The Bush administration is refusing to cancel sanctions it placed against Israel, even though the Jewish State has cancelled its deal with China regarding maintenance of Unmanned Aerial Vehicles. Nixing the China was done under intense US pressure and damaged Israel's military industry.

America began freezing joint security projects and delivery of defense equipment to Israel as part of the sanctions.

The sanctions were placed as a result of a bill calling for a five-year ban on the purchase of defense materials from any country selling arms to China. Israel sold China unmanned drones in the early '90s and committed itself in the contract to upgrade the drones from time to time. The crisis erupted when the US accused Israel of violating the US ban on selling arms to China by upgrading the drones, demanding that Israel break the agreement with the Chinese and even refuse to return the Chinese drones themselves.

The US is now demanding that Israel and Defense Minister Sha'ul Mofaz issue a written apology, enact Knesset legislation preventing future episodes and allow increased US monitoring of Israel's security-related exports through the signing of a joint memorandum that accepts the sanctions.

Mofaz canceled a planned trip to the US following the announcement of the increased US demands. Israeli officials claim the meeting was cancelled due to events in Israel, though a date for another meeting was not set.
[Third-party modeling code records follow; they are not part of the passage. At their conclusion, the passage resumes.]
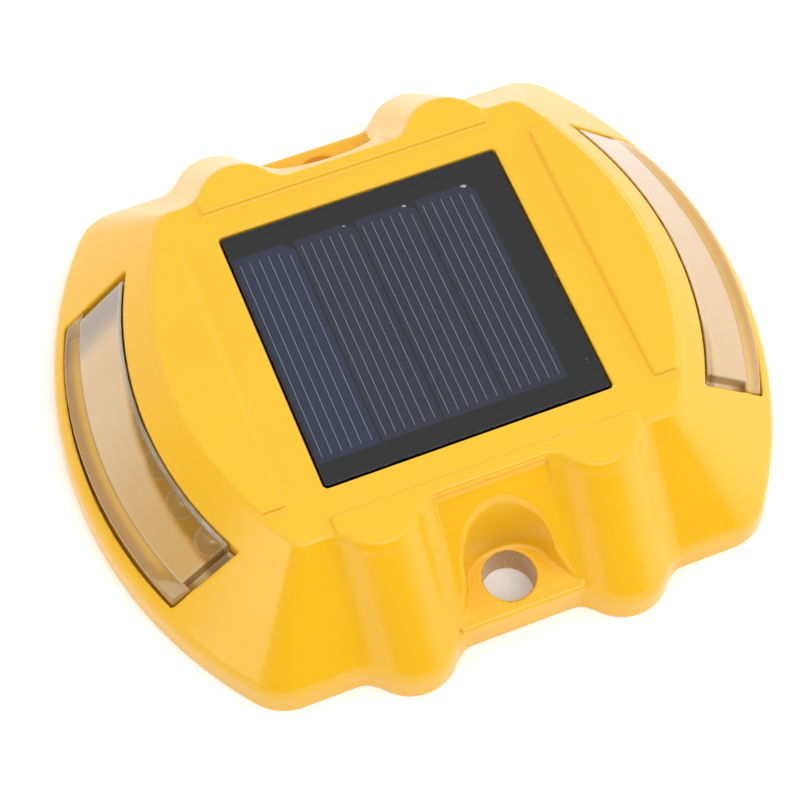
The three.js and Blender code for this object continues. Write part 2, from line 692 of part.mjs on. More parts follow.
addPiece("panel_adhesive", panelAdhesive(), materials.adhesive);
addPiece("panel_backing",
  roundedSquare(BACKING_HALF, PANEL_CORNER_R, backingZ, backingZ + BACKING_T),
  materials.blackBoard);
for (let number = 0; number < CELL_COUNT; number += 1) {
  addPiece(`solar_cell_${number + 1}`, solarCell(number), materials.siliconCell);
}
addPiece("panel_epoxy", roundedSquare(PANEL_HALF, PANEL_CORNER_R, epoxyZ, epoxyZ + EPOXY_T),
  materials.blackEpoxy);

for (const [word, end] of ends) {
  addPiece(`lens_${word}`, lens(end), materials.clearLens);
  addPiece(`led_board_${word}`, ledBoard(end), materials.greenBoard);
  ledYs.forEach((y, i) => addPiece(`led_${word}_${i + 1}`, led(end, y), materials.ledClear));
}

addPiece("controller_board", controllerBoard(), materials.greenBoard);
addPiece("controller_chip", controllerChip(), materials.blackPlastic);
addPiece("choke_coil", chokeCoil(), materials.blackPlastic);
addPiece("capacitor", capacitor(), materials.tinnedMetal);
addPiece("solar_socket", socket(-14, -21), materials.blackPlastic);
addPiece("battery_socket", socket(-14, -5), materials.blackPlastic);

addPiece("battery_cell", batteryCell(), materials.batteryWrap);
addPiece("battery_holder", batteryHolder(), materials.blackPlastic);
for (const [word, end] of ends) {
  addPiece(`battery_contact_${word}`, batteryContact(end), materials.tinnedMetal);
}

// Panel wires drop from the panel's back through the roof to the board.
const boardTopZ = BOARD.low + BOARD.thickness + 0.4;
for (const [word, offset] of [["red", 1], ["black", -1]]) {
  const finish = word === "red" ? materials.redWire : materials.blackWire;
  addPiece(`panel_wire_${word}`, wire([
    [offset, WIRE_HOLE.y, backingZ - 0.2], [offset, WIRE_HOLE.y, CEILING_Z - 1],
    [offset * 2, WIRE_HOLE.y - 2, boardTopZ + 1.5], [offset * 2, WIRE_HOLE.y - 2, boardTopZ],
  ]), finish);
}

// Battery wires run from each contact round to the board's near edge.
for (const [word, end] of ends) {
  const x = end * (BATTERY.length / 2 + 2);
  addPiece(`battery_wire_${word}`, wire([
    [x, BATTERY.y - 3, 17], [x, BATTERY.y - 8, 17.6], [x - end * 4, BATTERY.y - 16, 16.5],
    [x - end * 7, BOARD.centreY + 11, 15.2], [x - end * 7, BOARD.centreY + 11, boardTopZ],
  ]), end > 0 ? materials.redWire : materials.blackWire);
}

// Lamp leads bridge from each LED board to the controller board.
for (const [word, end] of ends) {
  addPiece(`lamp_lead_${word}`, wire([
    [end * 35.2, -14, 14], [end * 32, -14, 15.6], [end * 27, -15, 16.4],
    [end * 22, -16, 15.6], [end * 21.6, -16, boardTopZ],
  ]), materials.blackWire);
}

addPiece("base_plate", basePlate(), materials.blackPlastic);
addPiece("base_seal", baseSeal(), materials.darkRubber);
postPlaces.forEach(([x, y], i) => {
  addPiece(`cover_screw_${i + 1}`, screw(SCREW, x, y, 0.1), materials.zincSteel);
});
[-1, 1].forEach((side, i) => {
  addPiece(`board_screw_${i + 1}`,
    screw(BOARD_SCREW, side * BOARD_POST.x, BOARD.centreY, BOARD.low - BOARD_SCREW.headT - 0.1),
    materials.zincSteel);
});

export default marker;
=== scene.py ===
"""Looks of the solar raised pavement marker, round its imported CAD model.

The cast housing and the two lenses are meshed from distance fields, so that every
edge has its own soft radius, as a casting or a moulding has. Lengths in the fields
are in millimetres and become metres when a piece is made.
"""

import itertools
import math

import bmesh
import bpy
import numpy as np
from mathutils import Euler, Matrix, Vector


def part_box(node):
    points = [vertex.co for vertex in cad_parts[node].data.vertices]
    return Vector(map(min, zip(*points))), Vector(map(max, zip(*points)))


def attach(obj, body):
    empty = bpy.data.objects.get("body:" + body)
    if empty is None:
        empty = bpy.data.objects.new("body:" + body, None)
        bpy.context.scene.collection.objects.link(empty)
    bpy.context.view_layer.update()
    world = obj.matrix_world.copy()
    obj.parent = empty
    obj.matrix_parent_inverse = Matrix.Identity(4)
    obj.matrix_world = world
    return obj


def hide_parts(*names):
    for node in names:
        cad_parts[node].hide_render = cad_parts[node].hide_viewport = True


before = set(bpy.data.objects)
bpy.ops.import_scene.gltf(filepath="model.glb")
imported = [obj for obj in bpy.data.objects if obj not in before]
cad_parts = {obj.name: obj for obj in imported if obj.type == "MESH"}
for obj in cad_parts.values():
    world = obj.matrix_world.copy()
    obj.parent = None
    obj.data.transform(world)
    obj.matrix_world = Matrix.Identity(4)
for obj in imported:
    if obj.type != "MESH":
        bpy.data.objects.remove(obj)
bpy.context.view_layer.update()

MM = 0.001

# ---------------------------------------------------------------- dimensions (mm)

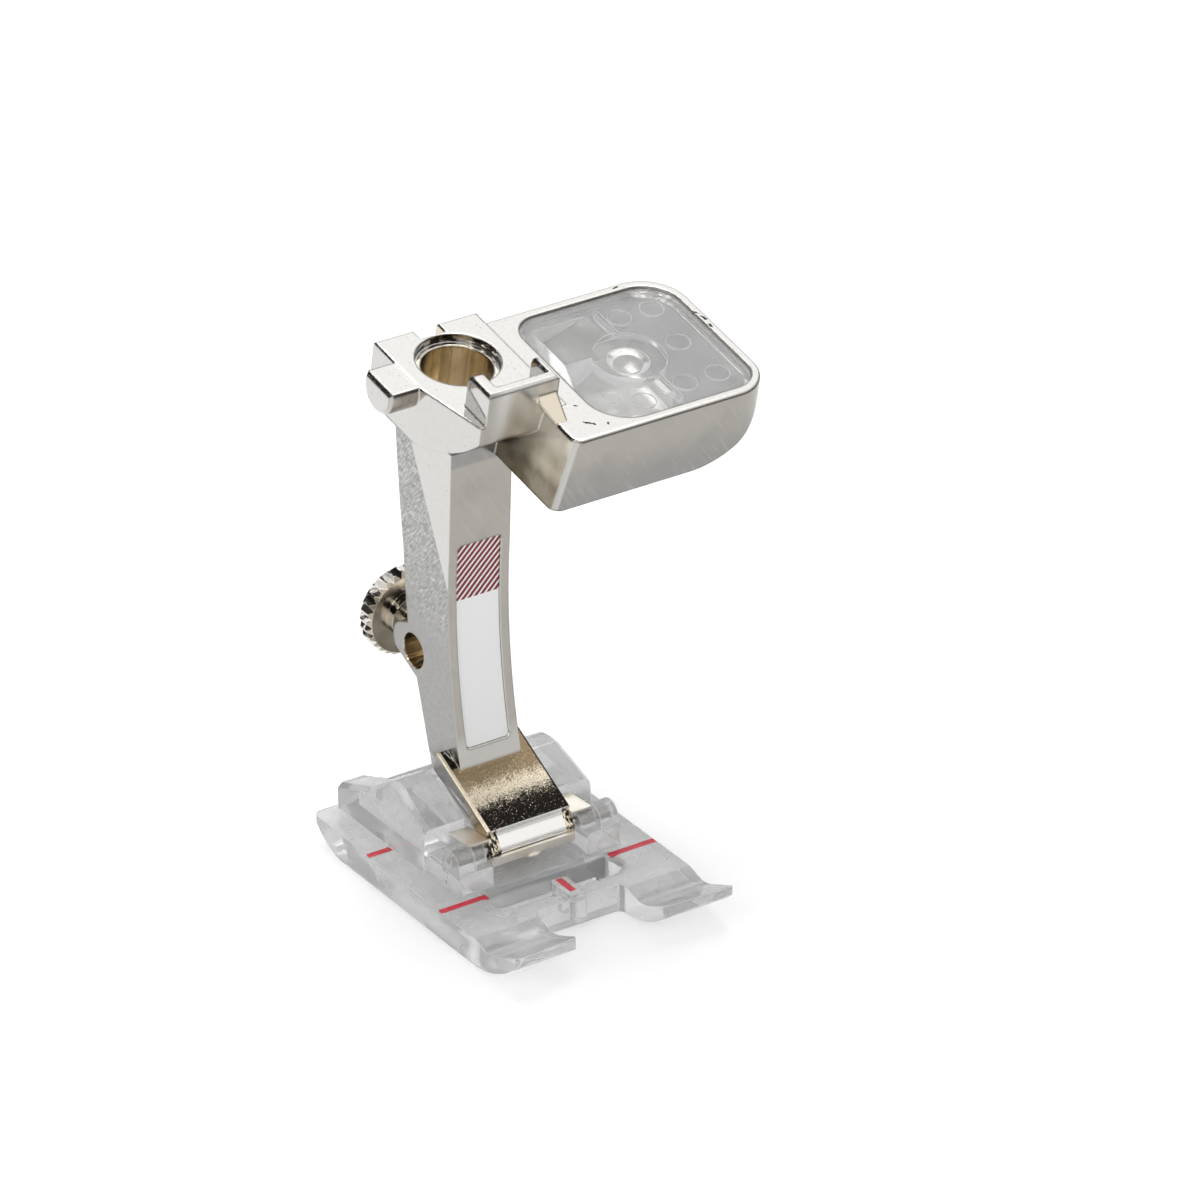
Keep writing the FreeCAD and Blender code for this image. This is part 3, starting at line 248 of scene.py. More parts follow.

Mofaz had wanted to discuss the lifting of sanctions against Israel and the ending of the crisis between the countries and was prepared to capitulate to nearly all of the American demands.
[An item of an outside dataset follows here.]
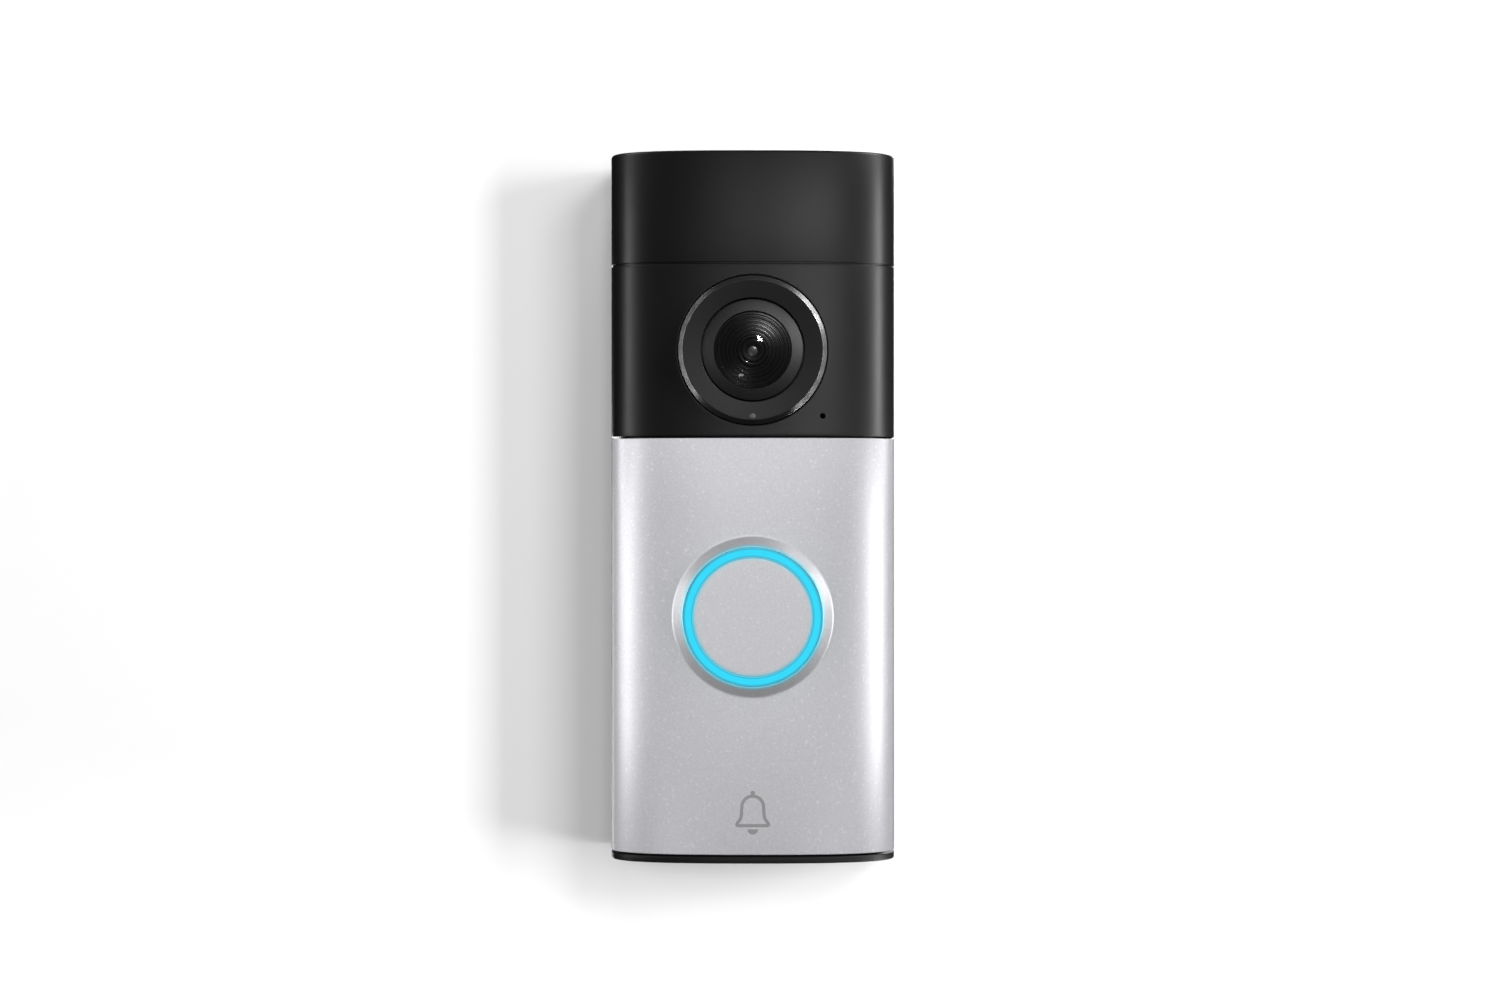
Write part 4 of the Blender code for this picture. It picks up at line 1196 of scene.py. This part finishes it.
# Lights behind the wall sheet, which show the back of the object when it is looked at from there
REAR_SIZE = (0.5, 0.5)
REAR_LIGHTS = (("rear_high", around(165, 30), 6.0), ("rear_low", around(-160, -15), 4.0))


def lamp(name, place, size, power):
    """A rectangular soft light at a place, turned to the object."""
    data = bpy.data.lights.new(name, "AREA")
    data.shape = "RECTANGLE"
    data.size, data.size_y = size
    data.energy = power
    obj = placed(name, data)
    obj.location = place
    obj.rotation_mode = "QUATERNION"
    obj.rotation_quaternion = (OBJECT_MIDDLE - Vector(place)).to_track_quat("-Z", "Y")
    obj.visible_camera = False
    return obj


def light_group(group, pieces, state, panels):
    """Panels that light only these pieces, or everything but them."""
    receivers = bpy.data.collections.new(group + "_receivers")
    for name in pieces:
        receivers.objects.link(bpy.data.objects[name])
    for entry in receivers.collection_objects:
        entry.light_linking.link_state = state
    for place, size, power in panels:
        panel = lamp(group + "_panel", place, size, power)
        panel.data.use_shadow = group not in ("lens", "dome")
        panel.light_linking.receiver_collection = receivers


def build_lights():
    world = bpy.data.worlds.new("studio")
    world.use_nodes = True
    world.node_tree.nodes["Background"].inputs["Strength"].default_value = 0.0
    bpy.context.scene.world = world
    special = []
    for group, (pieces, panels) in PANEL_GROUPS.items():
        light_group(group, pieces, "INCLUDE", panels)
        special += pieces
    light_group("dark", special, "EXCLUDE", DARK_PANELS)
    for name, place, power in REAR_LIGHTS:
        lamp(name, place, REAR_SIZE, power)


def build_camera():
    """Square on to the front, level with the object's middle."""
    distance = 416.5  # millimetres from the wall plane, so 395 from the crown
    data = bpy.data.cameras.new("view")
    data.sensor_width = 36.0
    data.lens = 58.872
    data.shift_x = -0.0018
    data.shift_y = 0.0045
    data.clip_start = 0.01
    cam = placed("view", data)
    cam.location = (0, -distance * MM, 0)
    cam.rotation_euler = (math.pi / 2, 0, 0)
    bpy.context.scene.camera = cam
    bpy.context.scene.view_settings.view_transform = "Standard"


dress_cad_nodes()
build_faceplate()
build_camera_panel()
build_mic_boot()
build_top_cap()
build_rear_housing()
build_front_cover()
build_bezel()
build_light_sensor()
build_lens_ring()
build_dome()
build_hood()
build_lens()
build_light_ring()
build_button()
build_bell_mark()
build_housing_screws()
build_terminal_screws()
build_security_screw()
build_terminal_block()
build_stage()
build_lights()
build_camera()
Members of the Israeli delegation in Washington D.C. told Israel's largest daily Yedioth Acharonot that after Israel announced it would give in to most of the US demands, the American delegation, made up of Pentagon and State Department officials revealed more demands and displayed contempt for the Israeli delegation.

The US, who torpedoed Israel's multibillion-dollar sale of Phalcon strategic airborne radar systems to China in 2000, continues to sell arms to countries such as Saudi Arabia, who do not recognize the right of the Jewish State to exist.
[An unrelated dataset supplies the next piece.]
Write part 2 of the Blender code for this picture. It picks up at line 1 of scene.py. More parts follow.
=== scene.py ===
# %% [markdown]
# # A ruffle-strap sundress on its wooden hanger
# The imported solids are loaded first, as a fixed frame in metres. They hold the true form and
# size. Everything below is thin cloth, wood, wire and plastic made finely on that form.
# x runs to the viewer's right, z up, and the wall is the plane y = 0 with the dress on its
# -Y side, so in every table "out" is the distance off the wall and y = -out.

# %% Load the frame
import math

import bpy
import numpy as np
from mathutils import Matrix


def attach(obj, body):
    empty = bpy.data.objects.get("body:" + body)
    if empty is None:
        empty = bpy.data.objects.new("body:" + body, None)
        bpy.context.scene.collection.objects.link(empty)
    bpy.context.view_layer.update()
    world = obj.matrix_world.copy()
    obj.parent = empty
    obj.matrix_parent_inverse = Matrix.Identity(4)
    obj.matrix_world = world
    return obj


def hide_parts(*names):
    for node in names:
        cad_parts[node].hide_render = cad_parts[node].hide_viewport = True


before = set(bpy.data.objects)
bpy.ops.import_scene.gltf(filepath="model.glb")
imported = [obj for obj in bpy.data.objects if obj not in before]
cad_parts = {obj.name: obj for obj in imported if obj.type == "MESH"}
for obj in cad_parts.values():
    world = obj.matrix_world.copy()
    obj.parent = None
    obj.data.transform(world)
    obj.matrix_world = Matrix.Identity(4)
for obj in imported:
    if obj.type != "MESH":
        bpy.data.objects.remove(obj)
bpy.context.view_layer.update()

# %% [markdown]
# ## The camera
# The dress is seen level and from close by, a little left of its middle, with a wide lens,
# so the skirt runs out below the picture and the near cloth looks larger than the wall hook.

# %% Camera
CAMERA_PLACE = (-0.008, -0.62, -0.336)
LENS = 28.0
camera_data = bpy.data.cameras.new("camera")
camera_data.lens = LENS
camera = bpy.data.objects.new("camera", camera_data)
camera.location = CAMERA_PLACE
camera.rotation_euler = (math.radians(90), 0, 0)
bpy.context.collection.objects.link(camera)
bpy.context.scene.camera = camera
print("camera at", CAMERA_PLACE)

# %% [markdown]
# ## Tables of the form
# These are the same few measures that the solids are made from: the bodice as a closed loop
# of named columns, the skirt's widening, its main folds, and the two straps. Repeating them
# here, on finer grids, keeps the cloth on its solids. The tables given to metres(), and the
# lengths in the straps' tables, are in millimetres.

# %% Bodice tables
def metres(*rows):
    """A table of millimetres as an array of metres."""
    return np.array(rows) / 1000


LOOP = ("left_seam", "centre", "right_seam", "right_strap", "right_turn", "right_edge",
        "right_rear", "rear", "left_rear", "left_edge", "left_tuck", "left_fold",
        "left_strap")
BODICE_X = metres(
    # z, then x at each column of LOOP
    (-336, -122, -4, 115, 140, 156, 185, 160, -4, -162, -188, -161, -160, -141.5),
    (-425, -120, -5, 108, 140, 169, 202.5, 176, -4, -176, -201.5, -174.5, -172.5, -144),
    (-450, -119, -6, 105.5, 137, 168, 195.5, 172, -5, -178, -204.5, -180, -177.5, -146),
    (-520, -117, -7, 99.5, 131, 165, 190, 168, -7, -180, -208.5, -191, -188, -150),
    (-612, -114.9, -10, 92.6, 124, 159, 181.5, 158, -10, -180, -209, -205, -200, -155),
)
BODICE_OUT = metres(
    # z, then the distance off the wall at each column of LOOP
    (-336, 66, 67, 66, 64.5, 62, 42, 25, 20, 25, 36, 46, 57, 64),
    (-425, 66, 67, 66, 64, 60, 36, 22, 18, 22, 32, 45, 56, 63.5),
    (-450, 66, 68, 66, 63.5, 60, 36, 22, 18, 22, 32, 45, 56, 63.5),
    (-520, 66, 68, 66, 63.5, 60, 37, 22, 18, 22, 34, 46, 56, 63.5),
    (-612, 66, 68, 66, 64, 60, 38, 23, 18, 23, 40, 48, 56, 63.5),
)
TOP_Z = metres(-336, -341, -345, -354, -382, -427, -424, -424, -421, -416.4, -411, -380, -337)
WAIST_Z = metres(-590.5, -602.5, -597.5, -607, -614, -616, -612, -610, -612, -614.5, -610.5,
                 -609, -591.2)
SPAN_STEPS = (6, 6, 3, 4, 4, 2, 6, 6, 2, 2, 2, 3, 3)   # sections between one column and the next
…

As that crisis snowballs, the FBI investigation of AIPAC seems to be turning toward employees of Israel's US Embassy. The FBI is demanding that Naor Gilon, head of the embassy's political department, be interrogated in connection to the case of Pentagon Iran expert Lawrence Franklin, who was caught in an FBI sting operation passing on classified material relating to Israeli security.

Embassy officials usually have immunity and are not allowed to be investigated by foreign countries regarding issues related to their work. Israel has offered the FBI the possibility that Gilon would respond to questions in writing.

The FBI request indicates that Israel is now suspected of being involved in the Franklin case, which until now was portrayed as involving only the AIPAC Israel lobby group.

Israel's Channel 10 reported Wednesay that FBI agents are on their way to Israel in order to take further steps with regard to the case.